1. You mention the dysfunctional relationship between advisor and grad student, especially when it is time to get dissertation approval. What is your advice on interacting with advisors or dealing with a bad advisor?

Some advisors will keep you from graduating because they relish the cheap labor, but for others, you’re simply not as high on their priority list as you think you are. Remember that advisors have a lot to worry about in addition to your potential dissertation approval, so the best thing you can do is to keep turning in work. It’s hard to argue with results when they’re written up and proactively dropped on your advisor’s desk.

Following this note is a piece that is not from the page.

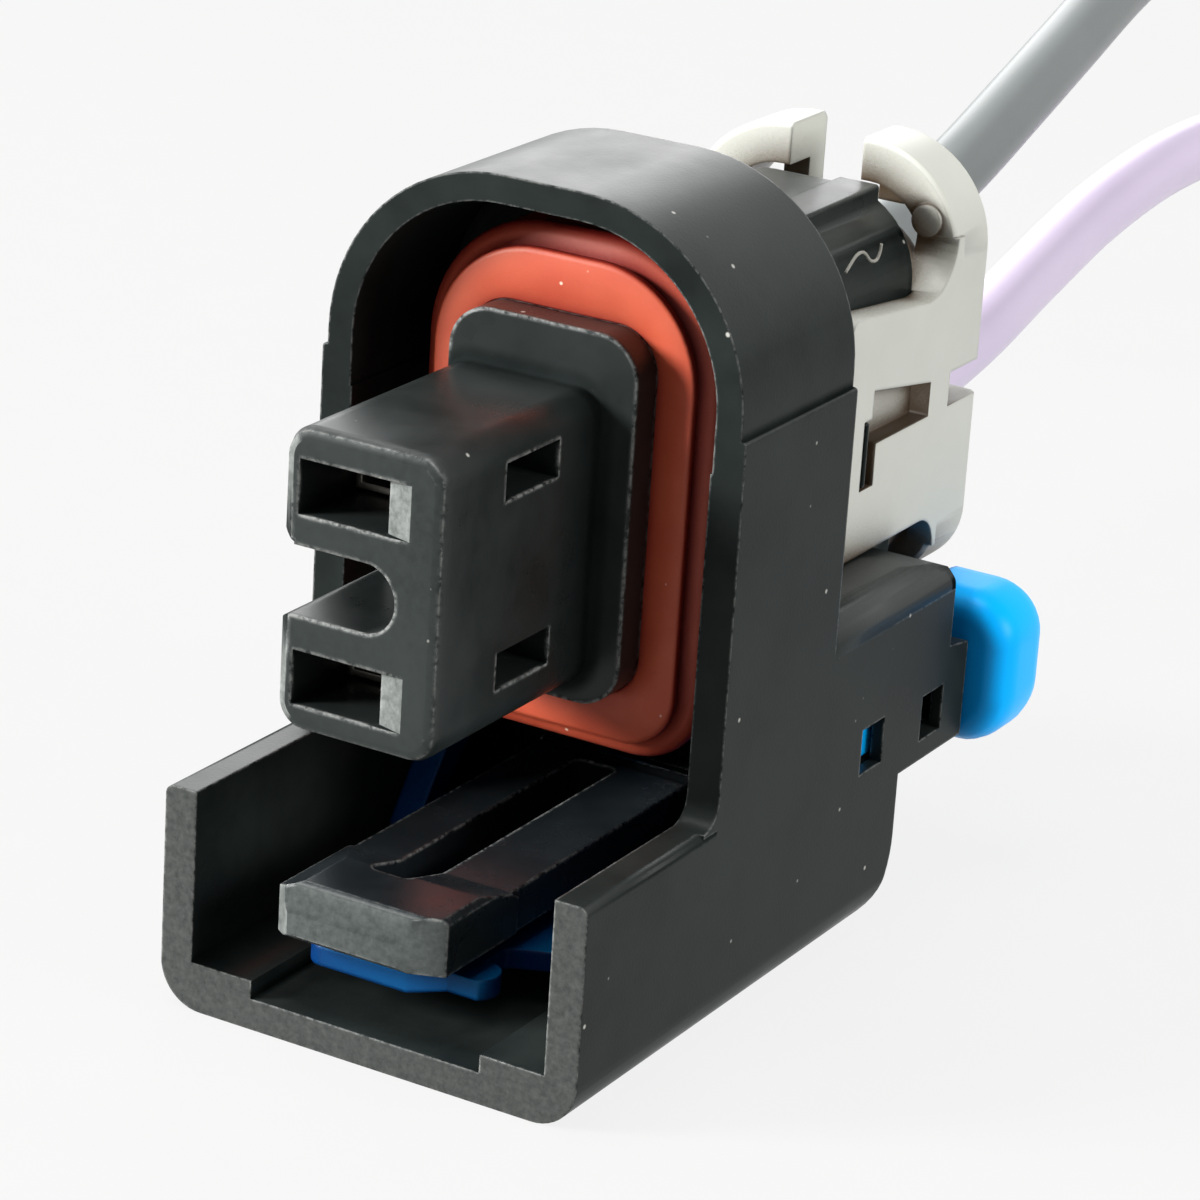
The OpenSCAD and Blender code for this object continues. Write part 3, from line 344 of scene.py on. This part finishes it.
MADE = {}


def material(key):
    """The finish of that name, made once."""
    if key not in MADE:
        maker, name, words = FINISHES[key]
        settings = bpy.context.scene.connector
        given = {}
        for word, value in words.items():
            if isinstance(value, str):
                value = tuple(getattr(settings, value)) if hasattr(settings, value) else srgb(value)
            given[word] = value
        MADE[key] = maker(name, **given)
    return MADE[key]


def finish_piece(obj, body, slot_name, *nodes):
    """Seats a finished piece on its body and hides the solids it stands for; the slot name is not used."""
    if nodes:
        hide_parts(*nodes)
    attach(obj, body)


def link(name, mesh, keys):
    """An object at the origin that shows a mesh in the given finishes."""
    obj = bpy.data.objects.new(name, mesh)
    bpy.context.scene.collection.objects.link(obj)
    mesh.materials.clear()
    for key in keys:
        mesh.materials.append(material(key))
    return obj


def apply_modifiers(obj):
    """Turns the object's modifiers into plain mesh."""
    bpy.context.view_layer.update()
    done = bpy.data.meshes.new_from_object(obj.evaluated_get(bpy.context.evaluated_depsgraph_get()))
    obj.modifiers.clear()
    old, obj.data = obj.data, done
    done.name = old.name
    bpy.data.meshes.remove(old)


def tamed(mesh, corners, reach):
    """Pulls back the few corners that the rounding threw further than reach from every corner of the
    solid."""
    tree = KDTree(len(corners))
    for i, corner in enumerate(corners):
        tree.insert(corner, i)
    tree.balance()
    form = bmesh.new()
    form.from_mesh(mesh)
    stray = {v for v in form.verts if tree.find(v.co)[2] > reach}
    # Each pass takes in the strays that touch a settled corner
    for _ in range(4):
        for v in sorted(stray, key=lambda v: v.index):
            near = [e.other_vert(v) for e in v.link_edges if e.other_vert(v) not in stray]
            if near:
                v.co = sum((n.co for n in near), Vector()) / len(near)
                stray.discard(v)
    form.to_mesh(mesh)
    form.free()


# Edges sharper than this are rounded or kept sharp
SHARP = math.radians(32)
# Corners closer than this are one, and faces within this angle of each other are one
SAME_PLACE, SAME_PLANE = 0.02 * MM, math.radians(0.6)
# How far a rounded edge may stand from the solid's corners, in widths of the rounding
THROW = 3.2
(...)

2. Along those lines, when you’re looking for an advisor or trying to get a reference, how do you successfully suck up to a professor while retaining your dignity?

Remember that you cannot bribe your advisor, because your advisor is rich, and you’re poor. That crisp five-dollar bill doesn’t mean as much to your advisor as you think it will.

In general, sucking up to anyone means feigning awe at their very specific interests. With professors, you have the advantage of knowing exactly what those interests are. (“What a coincidence! I love the lymphatic system of the Florida Salt Marsh Vole, too!”)

“Retaining your dignity” implies that you began with dignity.

More after the jump! And don’t forget part 2 tomorrow, in which we discover what a nice comedian is doing in a place like grad school. Image of Ruben’s book cover courtesy of Broadway Books/Crown Publishing.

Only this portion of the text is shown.